An Uncertain Outlook for Democracy
Key to the outcome for Tunisia, Egypt, and Libya is whether a functioning state exists. Without a state, democracy is unlikely—if not outright impossible. Democracy can only emerge in the context of functioning institutions, not of chaos. Unfortunately, the strong state institutions also bolstered the old regimes. They were not one-man affairs: no matter how authoritarian Mubarak or Ben Ali were, they did not rule single-handedly. Their regimes were multi-layered, supported by massive security apparatuses and extensive bureaucracies, and used, among other purposes, to produce landslide electoral victories for the ruling parties.
Countries with such strong state and regime structures are difficult to change. Both Egypt and Tunisia may in the end weather the crisis with little—indeed too little—change, by sacrificing the presidents and their families and scapegoating the top layer of politicians. But the maneuver to stymie change may not succeed if protesters keep up the pressure—the sudden resignation of Tunisia’s Ghannouchi on February 27 testifies to the importance of continuing popular pressure. If protesters succeed in bearing prolonged pressure on the regimes and force them to introduce more far-reaching reforms, however, countries like Egypt and Tunisia stand a chance of developing into democracies, because they have the necessary prerequisite of stable state structures.

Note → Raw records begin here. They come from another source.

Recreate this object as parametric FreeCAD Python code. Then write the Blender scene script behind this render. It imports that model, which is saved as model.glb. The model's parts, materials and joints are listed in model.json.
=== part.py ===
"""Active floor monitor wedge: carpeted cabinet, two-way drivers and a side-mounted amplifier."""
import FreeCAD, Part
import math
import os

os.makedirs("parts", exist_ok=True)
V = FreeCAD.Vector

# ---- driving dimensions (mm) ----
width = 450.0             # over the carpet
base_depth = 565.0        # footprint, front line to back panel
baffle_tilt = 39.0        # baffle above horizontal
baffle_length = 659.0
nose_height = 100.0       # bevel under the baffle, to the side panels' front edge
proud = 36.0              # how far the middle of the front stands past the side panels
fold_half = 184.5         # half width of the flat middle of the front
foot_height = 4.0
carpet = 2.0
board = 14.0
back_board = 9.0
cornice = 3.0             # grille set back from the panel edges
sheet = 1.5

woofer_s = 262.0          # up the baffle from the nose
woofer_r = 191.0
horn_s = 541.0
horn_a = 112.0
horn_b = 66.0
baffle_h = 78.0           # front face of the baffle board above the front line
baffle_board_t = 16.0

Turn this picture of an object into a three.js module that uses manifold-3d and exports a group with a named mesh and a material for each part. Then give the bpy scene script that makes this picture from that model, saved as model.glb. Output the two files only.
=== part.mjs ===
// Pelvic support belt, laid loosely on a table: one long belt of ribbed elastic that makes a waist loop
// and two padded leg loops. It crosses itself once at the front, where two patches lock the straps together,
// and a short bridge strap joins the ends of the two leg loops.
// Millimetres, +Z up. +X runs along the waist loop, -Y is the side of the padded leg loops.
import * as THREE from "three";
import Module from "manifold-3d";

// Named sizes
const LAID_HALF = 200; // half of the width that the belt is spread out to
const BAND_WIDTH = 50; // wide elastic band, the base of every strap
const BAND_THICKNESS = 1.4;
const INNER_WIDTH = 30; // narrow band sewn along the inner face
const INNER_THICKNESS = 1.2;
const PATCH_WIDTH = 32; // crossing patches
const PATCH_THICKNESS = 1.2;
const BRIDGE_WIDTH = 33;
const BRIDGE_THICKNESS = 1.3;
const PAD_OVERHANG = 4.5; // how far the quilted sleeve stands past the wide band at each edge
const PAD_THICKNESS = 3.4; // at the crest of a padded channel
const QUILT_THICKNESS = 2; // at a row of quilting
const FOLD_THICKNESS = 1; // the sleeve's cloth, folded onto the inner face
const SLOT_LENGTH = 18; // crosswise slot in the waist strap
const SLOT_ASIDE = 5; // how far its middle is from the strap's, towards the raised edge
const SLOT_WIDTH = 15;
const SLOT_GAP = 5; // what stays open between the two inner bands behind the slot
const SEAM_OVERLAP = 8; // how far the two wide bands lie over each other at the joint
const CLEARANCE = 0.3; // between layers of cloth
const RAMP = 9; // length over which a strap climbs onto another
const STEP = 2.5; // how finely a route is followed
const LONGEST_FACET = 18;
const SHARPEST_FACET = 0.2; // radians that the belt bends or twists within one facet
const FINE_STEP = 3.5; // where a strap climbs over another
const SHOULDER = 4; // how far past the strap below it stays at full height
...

In countries like Libya or Yemen, where such structures are weak or non-existent and the autocrat holds the country together through a web of personal relations, the prospects for democracy appear far more problematic. A sustained uprising in such countries could lead to sudden and complete regime change, since the leaders and their immediate entourage constitute the entire regime. Even the state is likely to collapse because there are no underlying structures independent of the top leaders. Regime change thus would be extremely unlikely to lead to democracy. More likely, the outcome would be a variation of the fragmentation that has bedeviled Somalia for twenty years.